A finish line has never looked so wonderful! It was understated and welcoming with just a few spectators, supporters and race officials present, marked by the greatly anticipated Finishers Bell. I’m ever so proud that all of us from Ful-On Tri, who embarked on this adventure together, and faced lots of adversities in the process, all finished, in a total field of 200 of which only 150 crossed the line.
Patagonman was an experience unlike any I’ve had before. It was tough yes, but also incredibly humbling. When I set about attempting to raise awareness for mental health, I had no idea just how apt Patagonman would be as a backdrop for that campaign. It’s remote and stunning location, it’s brutality and the remarkable people who are drawn to entering it, all highlight its unique and special status.
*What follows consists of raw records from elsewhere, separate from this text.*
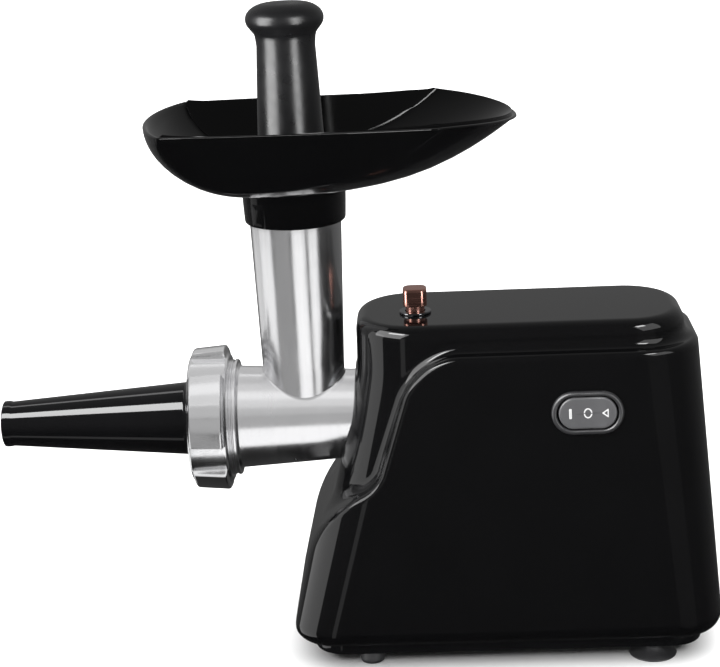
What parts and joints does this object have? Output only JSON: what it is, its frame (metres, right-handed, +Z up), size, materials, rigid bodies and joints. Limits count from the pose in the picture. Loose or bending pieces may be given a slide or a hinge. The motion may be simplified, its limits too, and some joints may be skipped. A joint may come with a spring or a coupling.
{
  "type": "electric meat grinder",
  "caption": "Electric meat grinder: glossy motor housing, cast aluminium grinding head with feed neck, ring nut, sausage stuffing tube, hopper pan and food pusher.",
  "frame": {"origin": "on the table, under the middle of the whole machine's outline", "axes": "+X runs along the barrel towards the motor end, +Y points away from the switch side, +Z is up"},
  "size_m": [0.4018, 0.136, 0.361],
  "materials": {
    "black_plastic": "high gloss moulded black plastic",
    "grey_plastic": "satin charcoal plastic",
    "cast_aluminium": "polished cast aluminium with faint brushing",
    "steel": "turned steel",
    "dark_chrome": "dark polished metal",
    "copper_metal": "rose copper coated metal",
    "switch_plastic": "satin dark grey plastic",
    "rubber": "black rubber",
    "zinc": "zinc die casting, as cast",
    "nylon": "natural nylon",
    "bronze": "sintered bronze",
    "brass": "drawn brass",
    "copper_wire": "enamelled copper",
    "lamination": "stacked steel sheet",
    "carbon": "pressed carbon"
  },
  "bodies": {
    "base": {"housing_shell": "black_plastic", "bottom_cover": "black_plastic", "cover_screws": "steel", "front_feet": "rubber", "suction_feet": "rubber", "cord_inlet_bush": "rubber", "switch_bezel": "switch_plastic", "switch_body": "switch_plastic", "switch_terminals": "steel", "button_collar": "dark_chrome", "lock_spring": "steel", "head_socket": "zinc", "socket_screws": "steel", "gear_case": "zinc", "gear_case_cover": "zinc", "case_screws": "steel", "output_bushes": "bronze", "idler_pin": "steel", "motor_bearings": "steel", "stator_core": "lamination", "field_coils": "copper_wire", "front_bracket": "zinc", "rear_bracket": "zinc", "brush_holders": "brass", "carbon_brushes": "carbon", "brush_springs": "steel", "motor_bolts": "steel", "motor_mounts": "rubber"},
    "rocker": {"switch_rocker": "switch_plastic"},
    "release": {"release_button": "copper_metal", "lock_stem": "steel", "lock_yoke": "steel"},
    "head": {"grinder_head": "cast_aluminium", "head_bush": "nylon"},
    "output": {"output_wheel": "nylon", "output_shaft": "steel", "auger_screw": "cast_aluminium", "auger_drive_shaft": "steel", "auger_front_pin": "steel", "auger_washer": "nylon"},
    "idler": {"idler_wheel": "nylon", "idler_pinion": "steel"},
    "rotor": {"motor_pinion": "steel", "motor_shaft": "steel", "armature_core": "lamination", "armature_winding": "copper_wire", "commutator": "copper_wire", "cooling_fan": "nylon"},
    "nozzle": {"stuffing_tube": "black_plastic", "separator_plate": "black_plastic"},
    "ring": {"ring_nut": "cast_aluminium"},
    "pan": {"hopper_pan": "black_plastic"},
    "pusher": {"food_pusher": "grey_plastic"}
  },
  "joints": [
    {"name": "head_twist", "type": "hinge", "parent": "base", "child": "head", "pos_m": [0.0214, 0, 0.129], "axis": [-1, 0, 0], "range_deg": [0, 45]},
    {"name": "rotor_spin", "type": "hinge", "parent": "base", "child": "rotor", "pos_m": [0.1114, 0, 0.0606], "axis": [1, 0, 0], "continuous": true},
    {"name": "idler_spin", "type": "hinge", "parent": "base", "child": "idler", "pos_m": [0.0614, -0.018, 0.08645], "axis": [1, 0, 0], "continuous": true},
    {"name": "output_spin", "type": "hinge", "parent": "base", "child": "output", "pos_m": [0.0614, 0, 0.129], "axis": [1, 0, 0], "continuous": true},
    {"name": "nozzle_out", "type": "slide", "parent": "head", "child": "nozzle", "axis": [-1, 0, 0], "range_m": [0, 0.0046]},
    {"name": "ring_turn", "type": "hinge", "parent": "nozzle", "child": "ring", "pos_m": [-0.0786, 0, 0.129], "axis": [-1, 0, 0], "range_deg": [0, 540]},
    {"name": "pan_lift", "type": "slide", "parent": "head", "child": "pan", "axis": [0, 0, 1], "range_m": [0, 0.025]},
    {"name": "pusher_lift", "type": "slide", "parent": "head", "child": "pusher", "axis": [0, 0, 1], "range_m": [0, 0.1]},
    {"name": "release_press", "type": "slide", "parent": "base", "child": "release", "axis": [0, 0, -1], "range_m": [0, 0.003], "stiffness_N_per_m": 900, "springref_m": -0.002, "deforming": ["lock_spring"]},
    {"name": "rocker_tilt", "type": "hinge", "parent": "base", "child": "rocker", "pos_m": [0.1259, -0.05459, 0.1435], "axis": [0, 0.1134, 0.9936], "range_deg": [-8, 8]}
  ],
  "couplings": [
    {"joint": "idler_spin", "follows": "rotor_spin", "ratio": -0.125},
    {"joint": "output_spin", "follows": "rotor_spin", "ratio": 0.020833},
    {"joint": "nozzle_out", "follows": "ring_turn", "m_per_rad": 0.00047746}
  ]
}
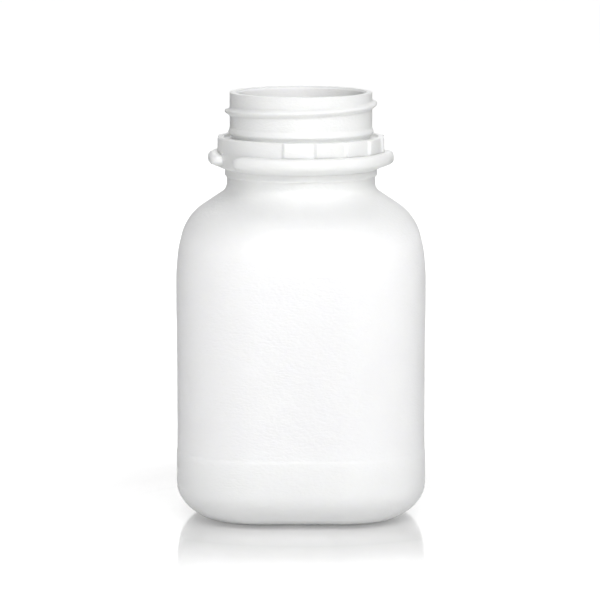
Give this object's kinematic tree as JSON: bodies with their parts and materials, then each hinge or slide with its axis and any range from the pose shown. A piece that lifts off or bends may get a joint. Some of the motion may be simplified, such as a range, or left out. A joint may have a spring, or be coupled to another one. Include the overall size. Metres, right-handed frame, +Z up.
{
  "type": "reagent bottle",
  "caption": "Square wide-mouth laboratory bottle in natural HDPE, open, with a screw-threaded neck, a ratchet ring for a tamper-evident cap and a transfer ring",
  "frame": {"origin": "centre of the base, on the surface that the bottle stands on", "axes": "+Z up along the neck's axis, -Y towards the front face, +X to the right seen from the front"},
  "size_m": [0.0612, 0.0612, 0.105],
  "materials": {
    "hdpe": "satin, milky translucent, uncoloured"
  },
  "bodies": {
    "root": {"base": "hdpe", "side_wall": "hdpe", "shoulder": "hdpe", "neck": "hdpe", "ratchet_ring": "hdpe", "transfer_ring": "hdpe"}
  },
  "joints": []
}
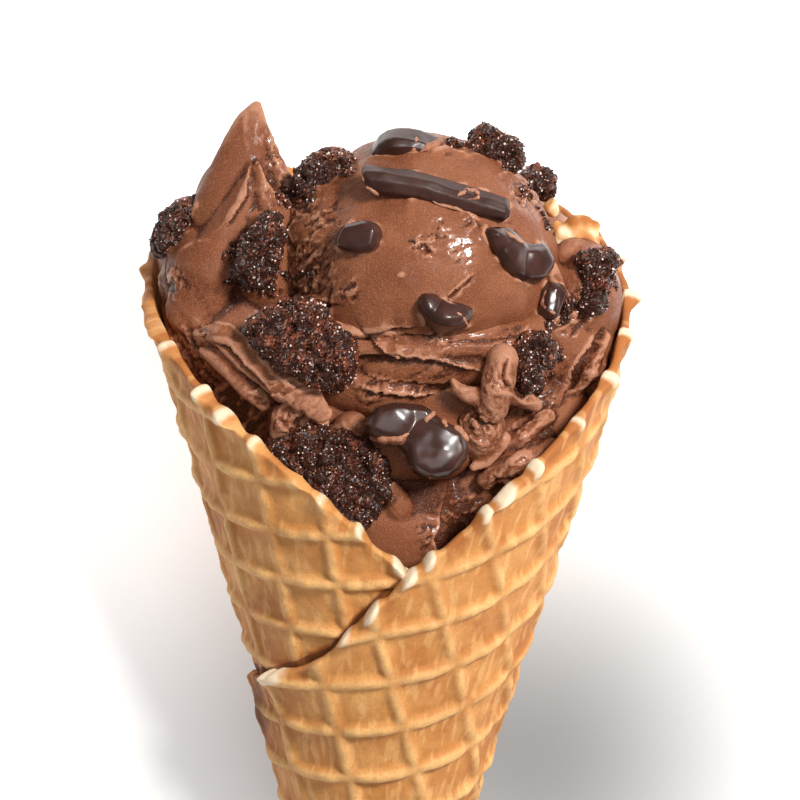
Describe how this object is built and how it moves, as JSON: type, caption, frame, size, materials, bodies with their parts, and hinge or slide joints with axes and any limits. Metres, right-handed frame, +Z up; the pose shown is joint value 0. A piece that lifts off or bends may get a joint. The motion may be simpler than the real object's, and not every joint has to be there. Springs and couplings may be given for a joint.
{
  "type": "frozen custard in a waffle cone",
  "caption": "Scoop of chocolate frozen custard with brownie pieces and dark chocolate chunks, in a rolled waffle cone with a square grid, lying on its back.",
  "frame": {"origin": "on the floor, under the middle of the whole part's box as it lies", "axes": "+Y along the lying cone towards its mouth, +Z up, out of the open front of the cone, +X to the right of the picture"},
  "size_m": [0.0956, 0.1898, 0.074],
  "materials": {
    "baked_waffle": "baked, dry, golden brown with paler high spots",
    "chocolate_custard": "frozen cream, smooth with torn patches, slightly wet sheen",
    "brownie_crumb": "dark moist crumb with bright specks",
    "dark_chocolate": "glossy broken chocolate"
  },
  "bodies": {
    "root": {"waffle_cone": "baked_waffle", "custard": "chocolate_custard", "brownie_front": "brownie_crumb", "brownie_centre": "brownie_crumb", "brownie_upper_left": "brownie_crumb", "brownie_far_left": "brownie_crumb", "brownie_inner_left": "brownie_crumb", "brownie_top": "brownie_crumb", "brownie_top_right": "brownie_crumb", "brownie_right": "brownie_crumb", "brownie_inner_right": "brownie_crumb", "chocolate_front": "dark_chocolate", "chocolate_bar": "dark_chocolate", "chocolate_dome": "dark_chocolate", "chocolate_square": "dark_chocolate", "chocolate_boomerang": "dark_chocolate", "chocolate_bead": "dark_chocolate", "chocolate_middle": "dark_chocolate"}
  },
  "joints": []
}
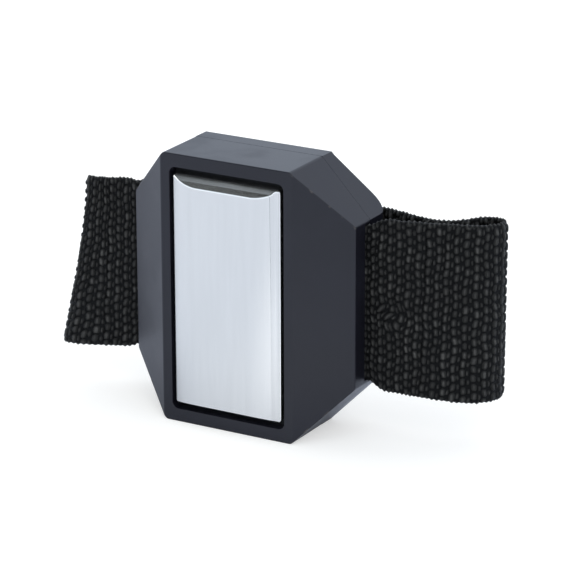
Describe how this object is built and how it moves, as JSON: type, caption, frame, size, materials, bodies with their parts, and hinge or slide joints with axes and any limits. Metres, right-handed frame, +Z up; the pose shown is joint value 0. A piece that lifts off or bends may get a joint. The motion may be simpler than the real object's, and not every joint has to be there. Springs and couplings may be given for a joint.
{
  "type": "magnetic wristband",
  "caption": "Wrist-worn magnetic holder: a bevelled moulded housing with a brushed steel face over magnets, on a woven strap with a hook-and-loop closure.",
  "frame": {"origin": "centre of the housing's flat lower end face, which it stands on", "axes": "+Z up along the housing's length, -Y the way the steel face looks, +X along the strap"},
  "size_m": [0.1073, 0.0311, 0.062],
  "materials": {
    "moulded_black": "satin moulded",
    "brushed_face": "brushed lengthwise",
    "inner_black": "matte moulded",
    "plated_magnet": "nickel plated",
    "zinc_steel": "zinc plated",
    "screw_steel": "zinc plated",
    "foam": "closed cell foam",
    "black_webbing": "coarse woven polypropylene",
    "hook_tape": "moulded hooks",
    "loop_tape": "napped loops"
  },
  "bodies": {
    "housing": {"front_shell": "moulded_black", "rear_cover": "moulded_black", "face_plate": "brushed_face", "magnet_carrier": "inner_black", "magnet_lower": "plated_magnet", "magnet_middle": "plated_magnet", "magnet_upper": "plated_magnet", "yoke_plate": "zinc_steel", "pressure_pad": "foam", "cover_screw_1": "screw_steel", "cover_screw_2": "screw_steel", "cover_screw_3": "screw_steel", "cover_screw_4": "screw_steel", "strap_core": "black_webbing"},
    "right_loop": {"strap_right_loop": "black_webbing"},
    "right_tail": {"strap_right_tail": "black_webbing"},
    "peel_tab": {"strap_peel_tab": "black_webbing", "hook_patch": "hook_tape"},
    "left_loop": {"strap_left_loop": "black_webbing"},
    "left_tail": {"strap_left_tail": "black_webbing", "loop_patch": "loop_tape"}
  },
  "joints": [
    {"name": "right_loop_swing", "type": "hinge", "parent": "housing", "child": "right_loop", "pos_m": [0.02855, 0.00445, 0.031], "axis": [0, 0, 1], "range_deg": [0, 30]},
    {"name": "right_fold_open", "type": "hinge", "parent": "right_loop", "child": "right_tail", "pos_m": [0.04786, 0.01791, 0.031], "axis": [0, 0, -1], "range_deg": [0, 100]},
    {"name": "closure_peel", "type": "hinge", "parent": "right_tail", "child": "peel_tab", "pos_m": [-0.00055, 0.02045, 0.031], "axis": [0, 0, -1], "range_deg": [0, 90]},
    {"name": "left_loop_swing", "type": "hinge", "parent": "housing", "child": "left_loop", "pos_m": [-0.02855, 0.00445, 0.031], "axis": [0, 0, -1], "range_deg": [0, 30]},
    {"name": "left_fold_open", "type": "hinge", "parent": "left_loop", "child": "left_tail", "pos_m": [-0.04185, 0.0076, 0.031], "axis": [0, 0, 1], "range_deg": [0, 100]}
  ],
  "couplings": [
    {"joint": "right_loop_swing", "follows": "right_fold_open", "ratio": 0.3},
    {"joint": "left_fold_open", "follows": "right_fold_open", "ratio": 1},
    {"joint": "left_loop_swing", "follows": "right_fold_open", "ratio": 0.3}
  ]
}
Furthermore, its symbolic resemblance to life itself really resonated with me. The long day was made so much easier from having support. There were some low psychological moments which were made manageable simply out of feeling safe with Shane casting a protective eye over me at all times. Patagonman has struck me over the parallels that I could draw between this experience and tackling daily life. I’m able to feel brave, to take risks, show resilience, and of course overcome my own mental health battles, all of which I’m immensely proud, only because I have wonderful support in my life in general.
I have been ever so moved and honoured to hear about so many experiences surrounding mental health from those of you who read my own words and took the time to get in touch. To all of you, thank you for trusting me with your story. It has made this whole Patagonman adventure all the more special to do it in aid of something I feel so passionately about.